Annie, principal personnage du film, esquisse une quarantaine émouvante, divisée. Apparemment bien dans sa peau de femme d'ouvrier qualifié, deux enfants de 15 et 17 ans, une petite fille de deux ans, Annie, "évidemment" ne travaille pas. "De quoi j'aurais l'air ?" dit son mari. Puis dans le calme d'une HLM, l'après-midi, rideaux tirés, pénombre, elle s'offre une dépression secrète et décide plus tard de se mettre au travail. Non sans tiraillements.

Des histoires de tous les jours, trajets de bus, 8 heures, courses, re-trajet, une vie ponctuée de fatigues, de heurts, de lassitude. Puis un jour, la lutte contre le licenciement. Histoire classique d'une grève où l'on apprend à se connaître, où tout se met à basculer. Cela c'est le film. Dans la vie, "Annie" est veuve, deux enfants adolescents, elle est employée communale et s'occupe de vieillards.

Du cinéma à la lisière de la vie et de la fiction, avec deux comédiens professionnels, une équipe de tournage appartenant à l'Unité cinéma de la Maison de la Culture. Les autres ce sont des femmes qui ont improvisé leurs vies, leurs rêves, sur un canevas, et se regardent comme dans un miroir.

Vues d’ici est une chronique sobre, touchante, intense, un regard intérieur sur une ville industrielle. Ces vies quotidiennes sont faites de comptes étriqués ("Comment allons-nous payer le pavillon ?"), de monologues télévisés, d'ennui et d'espoirs fous.

Ce film a été sélectionné pour le Festival de Cannes, en salle de Paris (La Clef), à partir du 2 mai.

B

F.A.

Positif, Juin 1979


Produit par l'Unité Cinéma de la Maison de la Culture du Havre, Vues d’ici témoigne de l'obstination créatrice d'une équipe d'animation et de sa démarche originale. Réalisé par Vincent Pinel et Christian Zarifian, le film a été conçu à partir d'un dossier fourni par des groupes de femmes de la ville. Le scénario (rédigé par Ch. Zarifian), le tournage avec des non-professionnels puis le montage portent la marque d'un contrôle collectif suivi. Il en résulte un film cohérent mais contraint.

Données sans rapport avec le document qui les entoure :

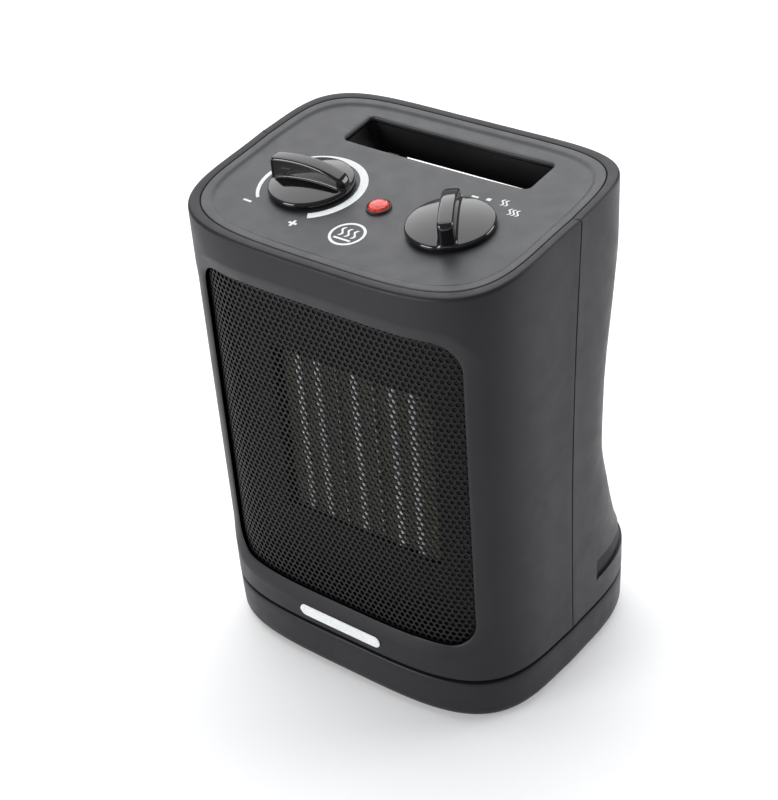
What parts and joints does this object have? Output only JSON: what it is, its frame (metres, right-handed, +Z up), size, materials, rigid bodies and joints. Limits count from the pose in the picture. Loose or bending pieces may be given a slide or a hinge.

Vues d’ici est la chronique d'un couple lorsqu'une réduction d'horaires frappe le mari et que la femme réintègre le monde du travail. René, contremaître en usine, ne songe qu'à la construction du pavillon où il pourra « se mettre à son compte ». Annie étouffe au foyer et le projet de René ne répond pas à son besoin de vie sociale. Quelques rencontres, celle d'une voisine désemparée ou celle d'une ancienne amie devenue bourgeoise, font peu à peu mûrir sa décision.

Malgré les grognements du mari et des enfants, elle entre à son tour en usine. Quand deux ouvrières de son atelier sont licenciées à quelques années de leur retraite, elle se met en grève avec ses compagnes. La séquence de discussion sur les rôles et fonctions des femmes, entre les travailleuses et leurs camarades masculins réticents, est brillante. La caméra mobile saisit les expressions fugitives des visages, l'éclat des regards, la passion sous-jacente du débat. Mais, en dehors de ce moment heureux où la vitalité d'un propos subversif éclate, la réalisation de Vues d’ici sacrifie trop au parti-pris esthétique de plans frontaux - tel celui de la jeune femme au fauteuil design qui vient en droite ligne du Godard d'avant 1968. La rhétorique de ce langage, qui s'acharne à tuer l'émotion durcit un itinéraire jalonné de détails signifiants sur les rapports de domination dans le couple ou sur l'indifférence de la fille envers sa mère. Tout est plausible sauf cette absence de chaleur entre les personnages et la virulence des notations anti-jeunes.
Avec son allure de petit soldat égaré en féminisme social, Annie réussit pourtant à être attachante. C'est d'abord à elle que Vues d’ici doit sa gravité utile.